Why the Induction in The Taming of the Shrew lacks an ending
The overarching theme in The Taming of the Shrew—one that echoes through the entire play—is that of role-playing. The thematic resonance on role-playing is literally incessant. It begins with the Induction, where Shakespeare arranges for Sly, to be fooled by circumstances into playing the role of a lord, surrounded by attendants playing their required roles in the elaborate deception, watching a troop of players playing their respective roles in the play-within-a-play.
Then we find the characters in this main action of The Taming of the Shrew also playing roles according to their circumstances and schemes. Tranio plays the role of Lucentio, while the real Lucentio plays the role of Cambio, and Hortensio plays the role of Litio. Biondello is roped in to play the role of servant to the fake Lucentio, and later the travelling pedant plays the role of Lucentio’s father, Vincentio. Petruchio, even though he is not impersonating someone else, is clearly also role-playing for the purpose of subduing Kate, as he clearly informs us in his many short soliloquys.
The role-playing theme is multilayered like the skins of an onion. We peel off one layer of role-playing to find yet another layer of it at a deeper level. Shakespeare opens the play with ever-deepening layers of role-playing. The Induction informs us that we are watching a play-within-a-play, and has the purpose of building the multilayered nature of the role-playing theme.
The players that Christopher Sly is watching are playing their roles (roles that themselves involve role-playing within their play). Sly himself is playing a role, deviously imposed on him by the Duke’s men playing their roles in the deception. Of course, the real-life performers who are playing Sly and the Duke’s men in the play are also playing their roles. And we are watching these performers playing their roles. Does the regression stop here? Are we, who are watching this play, also not role-playing ourselves? We are effectively playing the roles that circumstances in our lives have imposed upon us.

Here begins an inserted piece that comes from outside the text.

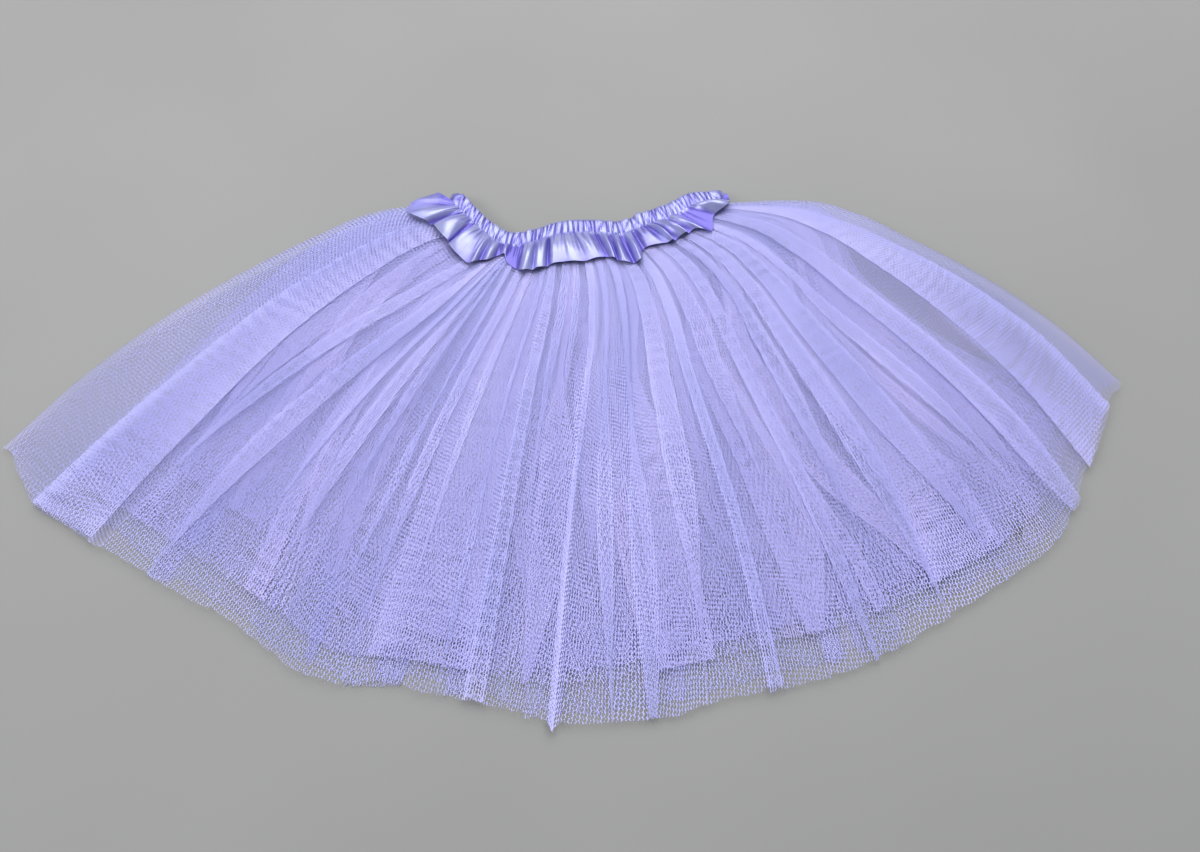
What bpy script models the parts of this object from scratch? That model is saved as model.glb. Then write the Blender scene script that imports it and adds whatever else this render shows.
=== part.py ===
"""A pull-on tutu skirt of three gathered tulle layers on a satin waistband, laid flat on its back.

Sizes are in metres. The skirt lies on the plane z = 0, its waist towards +Y and its hem towards -Y.
Its cloth fans out from one point beyond the waist. A place on it is given by two shares: across, from
-1 at the left side fold to 1 at the right one, and down, from 0 at the waist seam to 1 at the outer hem.
Every piece is a flattened tube, with its front lying on its back and a rounded fold at each side.
"""

import math

import bpy
import numpy as np


def table(columns, *rows):
    """A short table by column name. The first column is what the others are read against."""
    return dict(zip(columns.split(), np.array(rows).T))


COLLECTION = "tulle_skirt"

# The point that the folds fan out from
FAN_X = -0.0018
FAN_Y = 0.4734

# Cloth walls, the step up from the back of one layer to the next, and the gap at a seam, which is
# about 0.3 mm where the facets of both pieces lean towards it
TULLE_WALL = 0.0010
SATIN_WALL = 0.0010
CASING_WALL = 0.0034
BACK_STEP = 0.0015
SEAM_GAP = 0.0007

# How far each tube's side fold reaches out from the fold's centre line
OUTER_SIDE = 0.012
SIDE_STEP = 0.003
FRILL_SIDE = 0.0145
CASING_SIDE = 0.009
SIDE_TURNS = (45.0, 90.0, 135.0)
OUTERMOST_TURN = 90.0

# How far the cloth fans out on each side
FAN = table(
    "down left_deg right_deg",
    (0.00, 21.0, 25.5),
    (0.05, 27.0, 31.0),
    (0.10, 30.0, 35.0),
    (0.20, 33.2, 38.6),
    (0.35, 36.2, 40.8),
    (0.50, 38.1, 42.3),
    (0.75, 39.4, 43.3),
    (1.00, 39.2, 42.7),
)

# The casing's top edge, which dips where the front of the waist sags towards the hem
WAIST = table(
    "angle_deg radius",
    (-21.0, 0.277),
    (-18.0, 0.286),
    (-14.5, 0.297),
    (-10.2, 0.306),
    (-6.8, 0.301),
    (-2.8, 0.292),
    (3.3, 0.290),
    (8.1, 0.293),
    (12.7, 0.287),
    (17.6, 0.283),
    (21.7, 0.278),
    (25.5, 0.283),
)

# The outer hem
HEM = table(
    "angle_deg radius",
    (-39.2, 0.635),
    (-36.1, 0.649),
    (-32.5, 0.650),
    (-26.0, 0.653),
    (-19.0, 0.663),
    (-13.6, 0.680),
    (-10.0, 0.676),
    (-5.0, 0.678),
    (-0.8, 0.689),
    (4.9, 0.688),
    (10.1, 0.682),
    (17.5, 0.678),
    (24.9, 0.664),
    (30.9, 0.655),
    (34.0, 0.641),
    (37.0, 0.625),
    (42.7, 0.597),
)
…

At the end of the play, the audience may suddenly be aware that the Christopher Sly story has been left hanging. There is no resolution to the scheme that tricked Sly into playing the role of a lord. Did Shakespeare forget to provide an ending? This is hardly possible, as even the actors in his time would have reminded him of it.
Shakespeare has deliberately left the Sly story unfinished. Why? It is Shakespeare’s way of informing us that the role-playing does not end with the end of the play. At the end, Sly is still playing his role as a lord. And we are also still playing our roles, in our real lives, after we finish watching the play. This is how Shakespeare expands the theme by leaving it open-ended to encompass all of us in our real lives. Shakespeare leaves us with the sense that this role-playing persists way beyond the conclusion of the last Act.
What is Shakespeare’s key point? It is reflected in the question of whether Kate has really been “tamed” as the title of the play suggests. The play’s relentless thematic resonance on role-playing means that Shakespeare is suggesting that Kate herself may only be role-playing, to adapt to her external circumstances.
Shakespeare poses a more intriguing question. Has Kate’s personality really changed? In one sense, the answer seems to be no, since she is merely role-playing. Yet, in another sense, the answer may be yes. The reason is this: Is not our “personality”—at least to some extent—characterized by the roles we play? The “domineering husband,” the “submissive wife,” and so on, are roles we play; yet these roles also make up our so-called personality.
We are now confronted with an even deeper question: Is there really such a thing as our “real personality”? There is no clear demarcation between personality and the roles we play. And, given that under altered external circumstances, the roles we play also alter, what then is our “real personality”? There appears to be no such enduring entity because our personality—subject to external conditions—can and do change. Thus, we do not have a definitive unchanging “real personality” that defines who we are.
The significance of this is akin to that found in The Comedy of Errors, where we learn that labels do not define who we are. Here, in The Taming of the Shrew, we learn that, just as labels do not define our identity, neither do the roles we play. This realization will reduce the sense of separation caused by the different roles we play. It reduces the “us versus them” mentality, that under unfortunate circumstances may even be severe enough to lead to conflicts and wars. In this age of nuclear weaponry, this may mean the horror of an apocalyptic catastrophe.
Shakespeare thus points out, in The Taming of the Shrew, that it is a mistake to think that we each have a distinct enduring identity depending on the role we play. This delusion conjures up an atmosphere of separateness. It creates a shattered world that is at odds with the true spiritual state of universal oneness in the brotherhood of man.